Make scheduling effortless with P.S. booking links

Add direct calendar links to eliminate friction: "P.S. Ready to discuss your project? Book a free 30-minute consultation here—no obligation." This removes the back-and-forth of scheduling and captures prospects when they're most engaged.

Use social proof to build trust

Include specific results in your P.S.: "P.S. We helped 200+ businesses reduce costs by 35% last year. Reply to see if we can do the same for you." Concrete numbers create credibility that generic claims can't match.

Turn every email into a referral opportunity

Add to client emails: "P.S. Know someone who could benefit from our services? Forward this email—we'll extend your contract by one month as a thank you." This makes referrals effortless while providing clear incentive.

🛍️ For Ecommerce Stores

Adapt P.S. content to cart value

High-value carts justify deeper discounts, while low-value carts might just need a gentle reminder. For apparel: "P.S. Not sure about sizing? We offer free returns and exchanges within 60 days—order risk-free."

Test different P.S. formats systematically

Try product recommendations ("P.S. Customers who bought this also loved..."), shipping deadlines ("P.S. Order within 6 hours for Friday delivery"), or social proof ("P.S. Join 2,000+ five-star reviewers"). A/B test to find what resonates with your specific audience.

Use P.P.S. sparingly for bonus impact

When you have two distinct messages, use both P.S. and P.P.S.: "P.S. Sale ends tonight at midnight. P.P.S. Check out what customers are saying—50+ five-star reviews this month alone!"

Summary of Rule and Actions

1️⃣ Audit your last 10 marketing emails right now. How many included a P.S.? If the answer is less than 100%, you're leaving money on the table.

2️⃣ Write your P.S. first, not last. Since 90% of people read it before anything else, craft it with the same care as your subject line. Make it your most compelling call-to-action.

3️⃣ Keep it to 1-2 sentences maximum. The P.S. works because it's scannable. Include one clear action, one compelling reason to take it, and one easy way to do so (usually a link).

4️⃣ Test questions vs. statements. "P.S. Ready to double your revenue?" often outperforms "P.S. We can help double your revenue." Questions create open loops that demand answers.

Website Review

🔎 For this week's website review, let's look at Bite. Bite is a sustainable oral care company based in the United States that creates plastic-free toothpaste tablets and other eco-friendly dental products. 

💡 The Good:

Immediate Value Clarity: The product page instantly communicates the core value proposition with "Our best-selling toothpaste alternative, made without harsh chemicals, plastics or fluoride" positioned prominently at the top. This headline immediately addresses three major consumer concerns—chemical safety, environmental impact, and fluoride-free options—allowing visitors to understand within seconds whether this product aligns with their values and needs.

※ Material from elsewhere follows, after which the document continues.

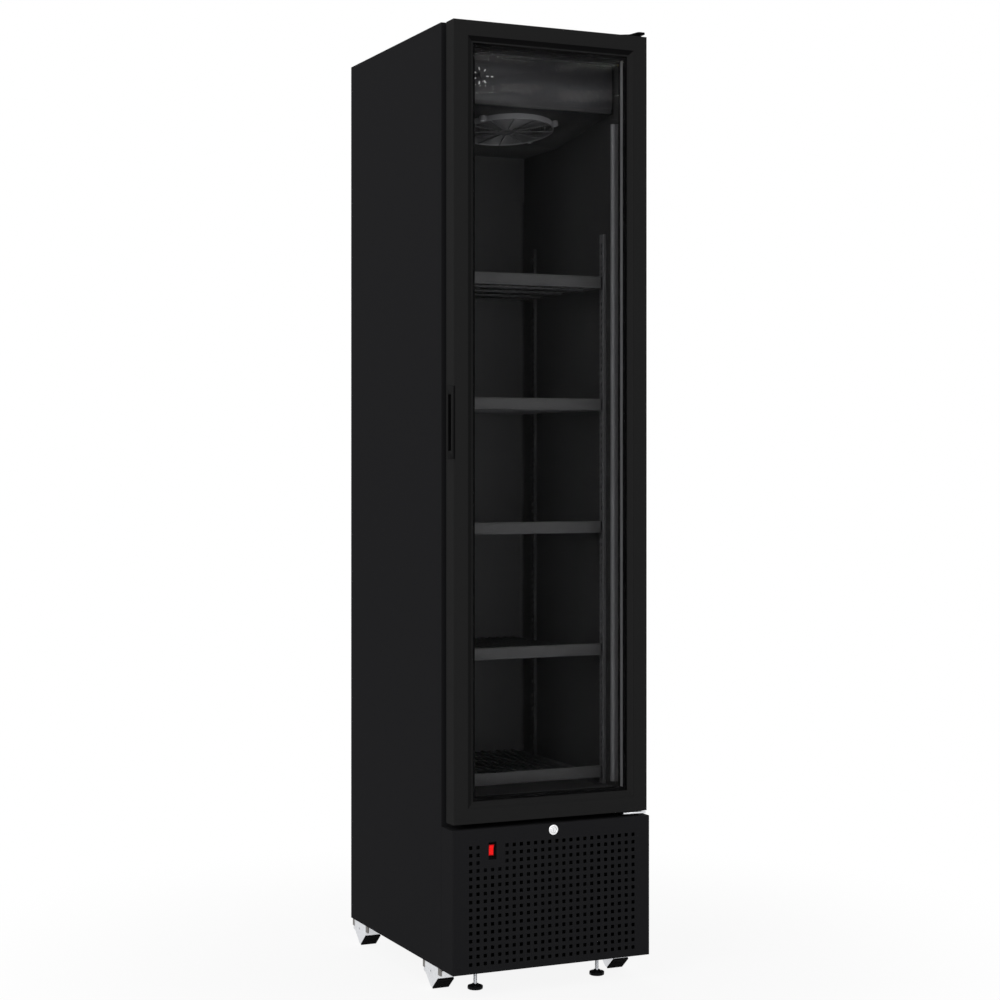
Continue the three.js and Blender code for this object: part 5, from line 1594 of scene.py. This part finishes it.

Educational Product Usage Guide: Bite includes a simple four-step visual instruction set that removes any uncertainty about how to use an unfamiliar product format. 

Subscription Value Communication: The product clearly indicates "248 Bits (4oz) / 4 Month Supply" and includes subscription options with visible pricing. By framing the purchase as a four-month supply rather than just a quantity of tablets, Bite helps customers understand the true value and makes the price point more palatable. 

🔧 Suggestions:

Enhanced Lifestyle Imagery: While the product photography is clean and professional, the page would benefit from more lifestyle images showing real people in bathroom settings using the product, or "before and after" smile photography. Adding relatable, human-centered photography would make the product feel less like a science experiment and more like an everyday ritual. 

Prominent Bundle and Cross-Sell Strategy: While individual products are showcased well, there's an opportunity for strategic bundling. A "Complete Oral Care Kit" featuring toothpaste bits, mouthwash bits, and floss positioned prominently on the page could significantly increase average order value. Adding a "Frequently Bought Together" section with one-click bundle adding would capitalize on the customer's existing purchase intent.